A statue of a nude woman reaching the height of a four-story building is expected to stand on the National Mall for four months before the Washington Monument and the White House. Why? The sculptor, Marc Cochran, told USA Today that the figure is meant to combat the dehumanization of women and demonstrate how it would be if women were safe – Fearless in her altogether.

Comes the revolution

The National Park Service approved of the project through March 7. The statue, titled “R-Evolution” is waiting on fundraising to defray the $90,000 cost of transportation from San Francisco.

The project is also contingent on gathering enough volunteers to guard the work on the mall round the clock. Likely the Park Service doesn’t want to be responsible for the actions of unhappy chauvinists. The need for the work and its protection speaks for the issues of our time – the cry for gender equality and the pushback from naysayers. You might say that ”R-Evolution” is a kind of variation of “Fearless Girl,” the statue on Wall Street that challenges the financial district to make room for women in the boardroom – the difference being that this new challenge comes from an adult female wearing nothing.

Justice for all

None of this is to suggest that this naked lady on the mall will be the only one in the nation’s capital.

I’m thinking of “Spirit of Justice,” a 12.5-tall figure of Lady Justice with her arms raised in triumph that has been standing in the Great Hall of the Justice Building for more than six decades. She has a male counterpart in the Great Hall, a statue called “Majesty of Justice. It’s notable that while the female is unclad, the male comes with a loin cloth.
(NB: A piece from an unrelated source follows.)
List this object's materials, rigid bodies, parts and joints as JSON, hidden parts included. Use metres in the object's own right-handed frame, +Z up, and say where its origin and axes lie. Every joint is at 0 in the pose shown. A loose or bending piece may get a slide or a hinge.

Maybe the male form needs liberation, too.

Battle of the sexes

Speaking of statues of naked women, Cochran’s associate, Julia Whitelaw, told the press the artist used to make his female figures life-size but started to scale them up because men averted their eyes from his human scale work. Apparently that’s what happened to Attorney General John Ashcroft in 2002 when he ordered Lady Justice’s bared form draped.

Taking a stand

One may wonder why no one objects another famous sculpture of a female nude in D.C. held by the Smithsonian Institution – titled “Crouching Woman,” a.k.a. “Lust” at the Rodin Museum. Originally planned for “The Gates of Hell,” it describes a balled up figure with her arms holding tight to jackknifed legs pressed close to her chest. Clearly in turmoil, the sculptor suggests sexual tension made manifest by the figure touching her breast - as if her desires would rob her of control, of her very self. But there is no such conflict in “R-Evolution” This statue stands strong with feet apart, not unlike “Fearless Girl,” but without the defiant gesture of hands on hips. Instead, she lets her arms fall at rest at her side with palms turned outward, as if to say, “See how unafraid I am!”